Microsoft Not Ready to Dive In
Microsoft isn’t ready to pick a liquid cooling technology and run with it yet. The company has not started deploying any of these options in its Azure data centers, but cooling could become a major issue in two to three years. Rack-level liquid cooling will be standardized and commoditized enough to adopt in one or two years, Rubenstein predicted, but suggested that more advanced whole-data center solutions could take five to ten years to mature. That should be “enough time to figure out what the most effective solution is and then the data center can adapt,” he said.

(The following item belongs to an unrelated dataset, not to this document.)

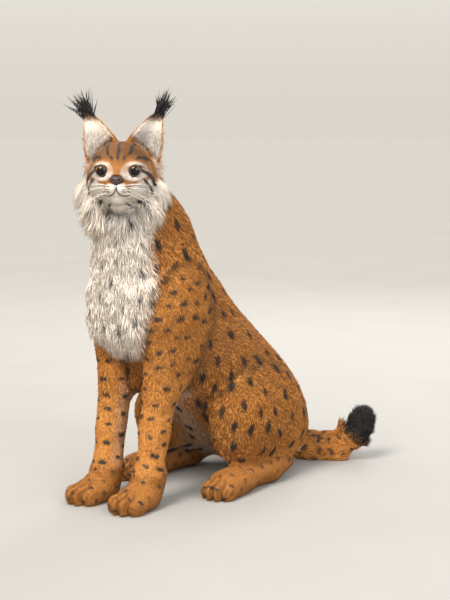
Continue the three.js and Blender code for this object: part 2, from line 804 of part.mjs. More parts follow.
// Side outlines, [y, z], of the upper foreleg with its shoulder blade, and of the thigh
const forelegFront = [[-290, -40], [-290, 120], [-262, 300], [-170, 336]];
const forelegBack = [[-100, 300], [-110, 120], [-110, -40]];
const shoulderFront = [[-262, 300], [-244, 410], [-190, 478], [-110, 512]];
const shoulderBack = [[-66, 440], [-84, 350], [-104, 290], [-180, 270]];
const thighTop = [[-66, 130], [-44, 212], [28, 262], [110, 276], [192, 244]];
const thighFoot = [[236, 170], [226, 84], [170, 20], [60, 6], [-46, 40]];
const thighInner = 72; // the shoulder and thigh are parted from the trunk this far off the middle
const shoulderInner = 68;
const forelegInner = 22;
const farOut = 260;

function forelegCutter(side, grow) {
  const shoulder = sideCut([...shoulderFront, ...shoulderBack], shoulderInner, farOut, side, grow);
  return sideCut([...forelegFront, ...forelegBack], forelegInner, farOut, side, grow).add(shoulder);
}

function thighCutter(side, grow) {
  return sideCut([...thighTop, ...thighFoot], thighInner, farOut, side, grow);
}

const head = skinSolid(skinOf.head, { pose: headPose })
  .subtract(joined(bothSides((side) => eyeball(side, gap))))
  .subtract(joined(bothSides(lidOpening)))
  .subtract(joined(bothSides((side) => mouthLine(skinOf.head.field, side))))
  .subtract(nose(gap));
addPart("head", head, "coat");
addPart("nose", nose().subtract(nostril(1)).subtract(nostril(-1)), "nose");
addPart("neck", body.intersect(aboveNeck(0)).subtract(headGrown), "coat");

let torso = body.subtract(aboveNeck(-gap)).subtract(floor);
const ruffsGrown = [];
for (const [side, label] of [[1, "left"], [-1, "right"]]) {
  const mirror = side < 0;
  const footGrown = skinSolid(skinOf.hindFoot, { mirror, grow: gap });
  torso = torso.subtract(forelegCutter(side, gap)).subtract(thighCutter(side, gap)).subtract(footGrown);

  const earGrown = ear(side, gap);
  const ruff = skinSolid(skinOf.ruff, { mirror, pose: headPose }).add(ruffLocks(side));
  ruffsGrown.push(skinSolid(skinOf.ruff, { mirror, pose: headPose, grow: gap }).add(ruffLocks(side, gap)));
  addPart(`eye_${label}`, eyeball(side), "eye");
  addPart(`ear_${label}`, ear(side).subtract(headGrown).subtract(bodyGrown), "coat");
  addPart(`ear_tuft_${label}`, earTuft(side).subtract(earGrown), "dark");
  addPart(`cheek_ruff_${label}`, ruff.subtract(headGrown).subtract(bodyGrown).subtract(earGrown), "pale");

  const thigh = body.intersect(thighCutter(side, 0)).subtract(footGrown);
  const forepaw = skinSolid(skinOf.forepaw, { mirror }).subtract(aboveWrist(0));
  addPart(`foreleg_${label}`, body.intersect(forelegCutter(side, 0)).intersect(aboveWrist(gap)), "coat");
  addPart(`forepaw_${label}`, forepaw.subtract(floor), "coat");
  addPart(`thigh_${label}`, thigh.subtract(floor), "coat");
  addPart(`hind_foot_${label}`, skinSolid(skinOf.hindFoot, { mirror }).subtract(floor), "coat");
}
addPart("torso", torso, "coat");
const bib = skinSolid(skinOf.bib).add(bibLocks()).subtract(bodyGrown).subtract(headGrown);
addPart("chest_bib", bib.subtract(joined(ruffsGrown)), "pale");

// The black tip is parted from the tail square to its run
const tailCut = new THREE.Matrix4()
  .lookAt(new THREE.Vector3(38, 20, 32), new THREE.Vector3(), new THREE.Vector3(0, 0, 1))
  .setPosition(134, rumpY + 132, 52);

function beyondCut(shift) {
  const size = 300; // larger than what is left of the tail
  const box = new THREE.BoxGeometry(size, size, size).translate(0, 0, size / 2 + shift);
  return solidOf(box.applyMatrix4(tailCut));
}

const tail = skinSolid(skinOf.tail).subtract(bodyGrown).subtract(floor);
addPart("tail", tail.subtract(beyondCut(-gap)), "coat");
addPart("tail_tip", skinSolid(skinOf.tail).add(tailLocks()).intersect(beyondCut(0)), "dark");

// The origin is under the middle of the whole animal
const reach = new THREE.Box3().setFromObject(lynx);
lynx.position.set(-(reach.min.x + reach.max.x) / 2, -(reach.min.y + reach.max.y) / 2, 0);

export default lynx;
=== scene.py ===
import math
import bpy
import numpy as np
from mathutils import Matrix, Vector
from mathutils.bvhtree import BVHTree


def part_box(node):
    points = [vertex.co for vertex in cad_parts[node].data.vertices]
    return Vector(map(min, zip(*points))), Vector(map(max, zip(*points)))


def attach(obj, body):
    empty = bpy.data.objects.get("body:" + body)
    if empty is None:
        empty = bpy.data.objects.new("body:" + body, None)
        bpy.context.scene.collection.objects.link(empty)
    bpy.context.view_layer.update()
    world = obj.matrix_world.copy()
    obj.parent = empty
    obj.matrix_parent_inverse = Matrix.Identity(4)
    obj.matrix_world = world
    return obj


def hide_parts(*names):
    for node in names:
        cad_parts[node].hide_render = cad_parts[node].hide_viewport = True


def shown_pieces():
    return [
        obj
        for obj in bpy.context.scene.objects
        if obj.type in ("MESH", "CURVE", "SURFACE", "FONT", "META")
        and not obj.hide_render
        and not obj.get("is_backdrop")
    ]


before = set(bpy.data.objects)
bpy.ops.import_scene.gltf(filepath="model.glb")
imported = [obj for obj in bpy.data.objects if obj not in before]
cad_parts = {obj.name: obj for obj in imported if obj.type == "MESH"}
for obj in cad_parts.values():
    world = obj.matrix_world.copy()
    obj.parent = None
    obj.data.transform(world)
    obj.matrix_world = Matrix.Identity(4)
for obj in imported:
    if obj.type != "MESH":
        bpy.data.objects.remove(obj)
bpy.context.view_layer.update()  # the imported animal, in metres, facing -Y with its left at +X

chance = np.random.RandomState(4246)  # every random draw comes from here, in order

# Where the animal stands: its head and body were made in millimetres about these places
animal = {
    "headCentre": (12, -222, 672),
    "headSize": 1.06,
    "eye": (30, -56, 13),  # the left one, in the head's own millimetres, as the nose is
    "eyeRadius": 15,
    "nose": (0, -101, -3),
    "noseHalf": (12.5, 8.5, 8.5),
    "lowestSkin": 0.0002,  # metres off the floor
    "lowestHair": 0.0003,
}


def boxMiddle(node):
    low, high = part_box(node)
    return (Vector(low) + Vector(high)) / 2


def animalFrames():
    # the head's and the body's own millimetres to metres in the frame, found from the two eyes
    left, right = boxMiddle("eye_left"), boxMiddle("eye_right")
    side = (left - right).normalized()
    up = Vector((0, 0, 1))
    back = up.cross(side)
    size = animal["headSize"] / 1000
    _, eyeBack, eyeUp = animal["eye"]
    origin = (left + right) / 2 - size * (back * eyeBack + up * eyeUp)
    head = Matrix.Identity(4)
    for column, axis in enumerate((side, back, up)):
        for row in range(3):
            head[row][column] = axis[row] * size
    head.translation = origin
    body = Matrix.Diagonal((0.001, 0.001, 0.001, 1))
    body.translation = origin - Vector(animal["headCentre"]) / 1000
    return head, body


headFrame, bodyFrame = animalFrames()
faceWay = -headFrame.col[1].to_3d().normalized()  # the way that the face looks


def placed(frameOf, x, y, z):
    return frameOf @ Vector((x, y, z))


def local(frameOf, points):
    inverse = np.array(frameOf.inverted())
    return points @ inverse[:3, :3].T + inverse[:3, 3]


def fromLocal(frameOf, points):
    matrix = np.array(frameOf)
    return points @ matrix[:3, :3].T + matrix[:3, 3]


def turned(frameOf, directions):
    # directions given in a local frame, as unit directions in the whole's frame
    spun = np.asarray(directions, float) @ np.array(frameOf)[:3, :3].T
    return unit(spun)


def unit(vectors):
    return vectors / np.maximum(np.linalg.norm(vectors, axis=-1, keepdims=True), 1e-9)


def onSide(side, place):
    # a place or way given for the left, on side 1 for left or -1 for right
    return np.array((side * place[0], *place[1:]), float)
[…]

Not all the hyperscalers are planning to wait that long, though. To reduce power consumption and environmental impact, Alibaba has already shifted one of its data centers to hydrocarbon immersion bath cooling, with 2,000 servers in 60 tanks, reducing PUE by over a third from 1.5 to 1.07, according to another presentation at the OCP Summit. Alibaba’s move to liquid cooling brought some extra benefits too: the noise level went down from 95dB to 50dB, and, protected by the liquid, hard drives failed half as frequently.
Seeing the problem more clearly might spur some data center teams on. The combination of modularity and efficiency makes Microsoft’s Olympus servers an attractive option for cooling vendors who want to benchmark the improvements they can offer against what CoolIT refers to as “the best of air cooling.” The various demonstration systems on the summit’s show floor included liquid immersion systems using low-boiling point fluorocarbons. These showed the heat boiling away in a stream of bubbles from heat sources like CPUs, GPUs, voltage converters, and even voltage regulators on the back of a board, making the usually invisible problem of heat immediately visible as something you need to prepare for.